An OSCE source said that the Russian proposals were opposed because “They bureaucratized all the organization's procedures and would affect the independence of its institutions… The ODIHR reads its report the day after the elections take place now, but if the Permanent Council has the right to forbid it to do so, as Russia wants, the existence of the ODIHR looses all meaning.”

Different Outlooks

Russian and Western views differ on more than just the function of the ODIHR. They also differ on the participation of NGOs in the OSCE. Practically any NGO, except those whose activities have been declared illegal in international lists, have access to OSCE events. Russia has recent begun saying that there should be an accreditation mechanism for NGOs.

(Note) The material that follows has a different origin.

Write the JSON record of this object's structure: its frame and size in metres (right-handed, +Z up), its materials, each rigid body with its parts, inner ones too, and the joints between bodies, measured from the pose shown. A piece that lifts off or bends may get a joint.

“Last year, a conflict arose because of that open access, when member of a Russian-Chechen friendship society that is banned in Russia appeared at an OSCE event,” Ryabkov recounted. “That was the last straw. We raised the question of an accreditation procedure. The main opponents of it were the U.S. and EU.” “Washington and Brussels said that the rights of NGOs shouldn't be limited so that someone decided who could come to the OSCE and who could not. It was declared that the building of a civic society and supervision of human rights were no less important than elections monitoring,” Kommersant was told in the OSCE secretariat. Moscow was not receptive to that point of view. “The problem is not with the Russian presidential elections, but with the fact that the U.S. and EU do not accept out call for reform,” said Ryabkov. “They tell us that the ODIHR is the gold standard' of elections monitoring, but we could say that the Interparliamentary Assembly of the CIS is the diamond standard!”